Tuesday, July 03, 2018

Reblogged: The confessional: tribunal of mercy

'THE HEART WHERE I WILL SPEAK': The confessional: tribunal of mercy: A good counselor is not measured if one is a good adviser, but a good listener. Attentive, silent listening encourages the troubled to unload. Unloading empties the excesses of the heart. When the heart is emptied, illumination comes in. A solution to the problem! Wisdom from above! Eureka! God speaks to the heart of a person! That is the essence of confession. A counselor needs not give advice, but facilitates the troubled to have a good confession so that God Himself can speak to man's own heart. But when a confessor does give advice, it is not one that reprimands: for, the confessional is a 'Tribunal of Mercy.' God is Mercy: so must the priest-confessor, God's own representative on earth, show mercy. Reprimanding discourages further and later confessions. Confessing sins committed is not an easy thing to do. Confessing itself is a sign of repentance -- even if confessed sins are habitual. Will a man be denied the sacrament of confession just because of habitual sins?
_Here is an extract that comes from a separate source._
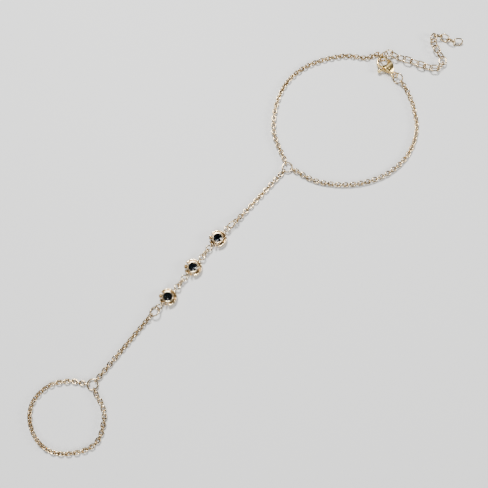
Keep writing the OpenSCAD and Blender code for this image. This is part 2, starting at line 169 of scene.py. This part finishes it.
def plating(name, bright, deep, patches, glossy, worn, relief):
    """Plated metal in two colours of gold, with its fine wear."""
    gold = bpy.data.materials.new(name)
    shader = shader_of(gold)
    shader.inputs["Metallic"].default_value = 1.0
    wear = gold.node_tree.nodes.new("ShaderNodeGroup")
    wear.node_tree = WEAR
    wear.inputs["Bright"].default_value = (*bright, 1)
    wear.inputs["Deep"].default_value = (*deep, 1)
    wear.inputs["Patch size"].default_value = patches
    wear.inputs["Gloss low"].default_value = glossy
    wear.inputs["Gloss high"].default_value = worn
    bump = gold.node_tree.nodes.new("ShaderNodeBump")
    bump.inputs["Strength"].default_value = relief
    bump.inputs["Distance"].default_value = WEAR_DEPTH
    join = gold.node_tree.links.new
    join(wear.outputs["Colour"], shader.inputs["Base Color"])
    join(wear.outputs["Roughness"], shader.inputs["Roughness"])
    join(wear.outputs["Height"], bump.inputs["Height"])
    join(bump.outputs["Normal"], shader.inputs["Normal"])
    return gold


def shade_tinted_glass():
    """Cut glass tinted dark blue-grey, a painted shade for a dark ground seen through a clear stone,
    that lets little light through.
    """
    glass = bpy.data.materials.new("shade_tinted_cut_glass")
    shader = shader_of(glass)
    # Painted shade: the dark blue-grey tint stands in for a dark ground seen through a clear stone
    shader.inputs["Base Color"].default_value = (*PAINTED_SHADE_TINT, 1)
    shader.inputs["Transmission Weight"].default_value = 1.0
    shader.inputs["IOR"].default_value = GLASS_BENDING
    shader.inputs["Specular IOR Level"].default_value = GLASS_REFLECTION
    shader.inputs["Roughness"].default_value = GLASS_ROUGHNESS
    return glass


FINISH = {
    "chain_metal": plating("chain_plating", *CHAIN_PLATING),
    "setting_metal": plating("setting_plating", *SETTING_PLATING),
    "clasp_metal": plating("clasp_plating", *CLASP_PLATING),
    "cut_glass": shade_tinted_glass(),
}
SLOT = {part["node"]: part["material_slot"] for part in frame["record"]["subparts"]}


def finished(ob, node):
    """Gives the piece the finish of its part, and no other."""
    ob.data.materials.clear()
    ob.data.materials.append(FINISH[SLOT[node]])


for node in SLOT:
    finished(nodes[node], node)


# Castings and long chains

def alone(ob):
    """Selects one object only and makes it the active one."""
    bpy.ops.object.select_all(action="DESELECT")
    ob.select_set(True)
    bpy.context.view_layer.objects.active = ob


def applied(ob, kind, **values):
    """Puts one modifier with these values on the piece and applies it."""
    m = ob.modifiers.new(kind.lower(), kind)
    for key, value in values.items():
        setattr(m, key, value)
    alone(ob)
    bpy.ops.object.modifier_apply(modifier=m.name)


def merged_copy(node, name):
    """A copy of a part with its faces joined into one skin."""
    ob = bpy.data.objects.new(name, nodes[node].data.copy())
    bpy.context.collection.objects.link(ob)
    alone(ob)
    bpy.ops.object.mode_set(mode="EDIT")
    bpy.ops.mesh.select_all(action="SELECT")
    bpy.ops.mesh.remove_doubles(threshold=JOINED)
    bpy.ops.object.mode_set(mode="OBJECT")
    return ob


def in_place_of(ob, node, body):
    """Shows the piece instead of the plain part, on the same body and in the same finish."""
    finished(ob, node)
    ob.data.shade_smooth()
    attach(ob, body)
    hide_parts(node)


def polished(node, body, grain, rounds, keep):
    """A cast piece with its edges and solder joints rounded over, as polishing leaves them."""
    ob = merged_copy(node, f"polished_{node}")
    applied(ob, "REMESH", mode="VOXEL", voxel_size=grain * MM)
    applied(ob, "SMOOTH", factor=POLISH_STRENGTH, iterations=rounds)
    applied(ob, "DECIMATE", ratio=keep)
    in_place_of(ob, node, body)


def lightened(node, body, keep):
    """A long chain with fewer faces round its wire, since it has more than fifty links."""
    ob = merged_copy(node, f"light_{node}")
    applied(ob, "DECIMATE", ratio=keep)
    in_place_of(ob, node, body)


for i in SETTINGS:
    polished(f"setting_{i}", "hand_chain", *SETTING_POLISH)
polished("clasp_body", "hand_chain", *CLASP_BODY_POLISH)
polished("clasp_lever", "clasp_lever", *CLASP_LEVER_POLISH)

for node in LONG_CHAINS:
    lightened(node, "hand_chain", LONG_CHAIN_KEEP)


# Floor, light and camera

def pale_floor():
    bpy.ops.object.select_all(action="DESELECT")
    bpy.ops.mesh.primitive_plane_add(size=FLOOR_SIZE, location=(0, 0, FLOOR_Z))
    floor = bpy.context.object
    floor.name = "floor"
    pale = bpy.data.materials.new("pale_floor")
    shader = shader_of(pale)
    shader.inputs["Base Color"].default_value = (*FLOOR_COLOUR, 1)
    shader.inputs["Roughness"].default_value = FLOOR_ROUGHNESS
    floor.data.materials.append(pale)


def room():
    world = bpy.data.worlds.new("studio")
    bpy.context.scene.world = world
    world.use_nodes = True
    background = world.node_tree.nodes["Background"]
    background.inputs["Color"].default_value = (*ROOM_COLOUR, 1)
    background.inputs["Strength"].default_value = ROOM_LIGHT


def lamp(name, place, size, power):
    """A square soft lamp that shines at the middle of the bracelet."""
    data = bpy.data.lights.new(name, "AREA")
    data.size = size
    data.energy = power
    ob = bpy.data.objects.new(name, data)
    bpy.context.collection.objects.link(ob)
    ob.location = place
    ob.rotation_euler = (-Vector(place)).to_track_quat("-Z", "Y").to_euler()


def camera():
    """Looks at the target from as far off straight above as the photo was taken."""
    data = bpy.data.cameras.new("camera")
    data.sensor_width = FILM
    data.lens = FILM * FOCAL_PIXELS / PHOTO_PIXELS
    data.clip_start = NEAREST_SEEN
    cam = bpy.data.objects.new("camera", data)
    bpy.context.collection.objects.link(cam)
    back = (Vector((0, 0, 1)) * math.cos(LEAN) - UP_ON_FLOOR * math.sin(LEAN)).normalized()
    up = (UP_ON_FLOOR - back * UP_ON_FLOOR.dot(back)).normalized()
    right = up.cross(back)
    eye = TARGET + DISTANCE * back
    cam.matrix_world = Matrix((
        (right.x, up.x, back.x, eye.x),
        (right.y, up.y, back.y, eye.y),
        (right.z, up.z, back.z, eye.z),
        (0, 0, 0, 1)))
    bpy.context.scene.camera = cam


pale_floor()
room()
for name, (place, size, power) in LAMPS.items():
    lamp(name, place, size, power)
camera()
Is his lot a condemnation? Bad habits are signs of being under an ancestral bondage and curses which can only be broken off by the highest form of prayer, the Holy Eucharist! All the more that the person prone to habitual sins, needs mercy: attention, prayers and frequent confessions of temptations to avoid committing the same sins. When people are discouraged to confess again and they receive the Body of Christ in the Holy Eucharist with unclean hearts, men of God in the confessionals are answerable to God. One more thing: does face-to-face confession encourage a good, honest confession? Certainly not, because most withhold the shameful, secret sins of the heart. Go back to the confessionals with windows covered with linen or something that prevents the confessor from knowing the identity of one who confesses. The confessor must not even look at the window. Trying to know who confesses is already committing gossip in his heart as well as comparing confessed sins with fellow confessors, directly or indirectly. Jesus Christ is One Who hears confessions using the ears of priests; thus, what is heard inside the confessional must only be between the Lord and one who confesses.